■ **The exercise**: Gather every line below where "scene" appears.
* BEGIN Record list *
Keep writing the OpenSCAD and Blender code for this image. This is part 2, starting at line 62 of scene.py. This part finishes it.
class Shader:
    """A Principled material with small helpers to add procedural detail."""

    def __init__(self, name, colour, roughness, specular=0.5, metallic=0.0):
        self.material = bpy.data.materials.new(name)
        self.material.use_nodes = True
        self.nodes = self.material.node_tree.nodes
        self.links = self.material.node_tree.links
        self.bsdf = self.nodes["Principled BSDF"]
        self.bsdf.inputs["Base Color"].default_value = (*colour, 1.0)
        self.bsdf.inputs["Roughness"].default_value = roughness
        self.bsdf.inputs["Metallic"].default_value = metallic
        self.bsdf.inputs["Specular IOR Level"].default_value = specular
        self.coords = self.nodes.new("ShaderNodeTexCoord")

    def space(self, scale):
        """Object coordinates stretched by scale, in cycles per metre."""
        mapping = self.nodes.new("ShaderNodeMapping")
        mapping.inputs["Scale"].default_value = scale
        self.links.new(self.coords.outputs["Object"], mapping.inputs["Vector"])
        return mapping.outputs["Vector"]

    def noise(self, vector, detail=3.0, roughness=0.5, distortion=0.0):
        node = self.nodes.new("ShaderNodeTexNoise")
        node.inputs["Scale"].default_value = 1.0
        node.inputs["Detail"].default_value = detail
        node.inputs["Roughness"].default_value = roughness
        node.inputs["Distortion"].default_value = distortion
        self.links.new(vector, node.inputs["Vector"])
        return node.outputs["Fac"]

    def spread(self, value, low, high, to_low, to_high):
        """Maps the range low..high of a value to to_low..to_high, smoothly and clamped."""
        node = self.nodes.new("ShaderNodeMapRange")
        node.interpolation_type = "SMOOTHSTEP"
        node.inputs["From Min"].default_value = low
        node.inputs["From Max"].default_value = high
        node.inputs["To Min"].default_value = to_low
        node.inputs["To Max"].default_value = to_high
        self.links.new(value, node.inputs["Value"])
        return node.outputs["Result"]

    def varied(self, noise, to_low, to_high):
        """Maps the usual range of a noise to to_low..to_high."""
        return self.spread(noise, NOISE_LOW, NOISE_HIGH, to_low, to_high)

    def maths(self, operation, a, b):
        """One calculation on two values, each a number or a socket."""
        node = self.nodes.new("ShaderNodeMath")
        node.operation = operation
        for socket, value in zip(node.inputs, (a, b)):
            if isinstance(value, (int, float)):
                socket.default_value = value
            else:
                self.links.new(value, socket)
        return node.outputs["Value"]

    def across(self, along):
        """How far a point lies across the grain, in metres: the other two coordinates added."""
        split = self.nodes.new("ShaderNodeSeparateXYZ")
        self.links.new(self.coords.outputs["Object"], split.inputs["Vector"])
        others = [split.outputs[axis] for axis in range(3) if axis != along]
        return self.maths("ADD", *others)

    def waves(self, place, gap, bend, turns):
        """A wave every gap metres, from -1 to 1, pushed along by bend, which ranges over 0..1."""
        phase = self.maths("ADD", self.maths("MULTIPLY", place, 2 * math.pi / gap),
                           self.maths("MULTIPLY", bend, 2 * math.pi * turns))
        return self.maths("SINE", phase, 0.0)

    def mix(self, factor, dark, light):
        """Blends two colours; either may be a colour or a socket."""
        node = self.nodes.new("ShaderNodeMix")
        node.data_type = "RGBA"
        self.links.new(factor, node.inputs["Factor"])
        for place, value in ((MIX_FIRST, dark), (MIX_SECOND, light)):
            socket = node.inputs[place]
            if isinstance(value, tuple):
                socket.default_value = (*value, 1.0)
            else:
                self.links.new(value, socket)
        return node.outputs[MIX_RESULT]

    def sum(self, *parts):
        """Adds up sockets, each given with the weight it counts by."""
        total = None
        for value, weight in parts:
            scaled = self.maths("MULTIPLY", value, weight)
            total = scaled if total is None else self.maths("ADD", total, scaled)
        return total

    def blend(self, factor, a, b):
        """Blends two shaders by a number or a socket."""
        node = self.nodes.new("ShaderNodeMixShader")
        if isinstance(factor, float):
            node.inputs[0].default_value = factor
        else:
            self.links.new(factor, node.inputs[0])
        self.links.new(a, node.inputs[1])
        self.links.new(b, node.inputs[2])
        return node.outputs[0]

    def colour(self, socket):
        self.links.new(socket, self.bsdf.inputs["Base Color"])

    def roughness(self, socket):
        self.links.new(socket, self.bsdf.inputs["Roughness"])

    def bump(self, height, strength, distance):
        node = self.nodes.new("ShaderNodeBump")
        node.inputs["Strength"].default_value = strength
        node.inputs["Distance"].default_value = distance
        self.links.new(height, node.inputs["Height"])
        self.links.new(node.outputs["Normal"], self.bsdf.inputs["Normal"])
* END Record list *
* BEGIN Record list *
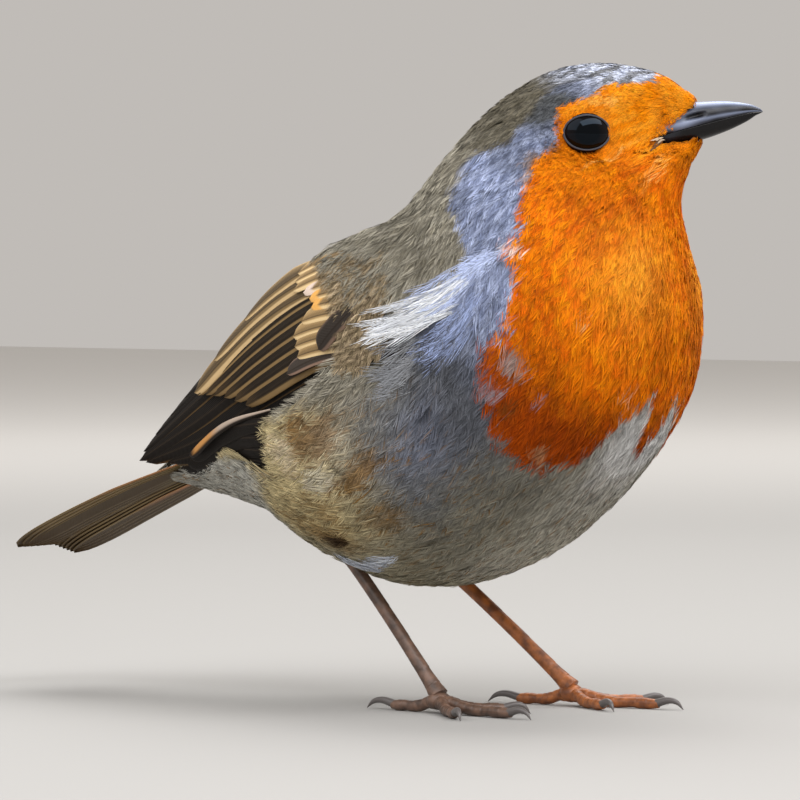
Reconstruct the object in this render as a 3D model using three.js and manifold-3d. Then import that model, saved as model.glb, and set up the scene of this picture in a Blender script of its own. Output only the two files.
* END Record list *
■ **Written solution**:
Keep writing the OpenSCAD and Blender code for this image. This is part 2, starting at line 62 of scene.py. This part finishes it.
Reconstruct the object in this render as a 3D model using three.js and manifold-3d. Then import that model, saved as model.glb, and set up the scene of this picture in a Blender script of its own. Output only the two files.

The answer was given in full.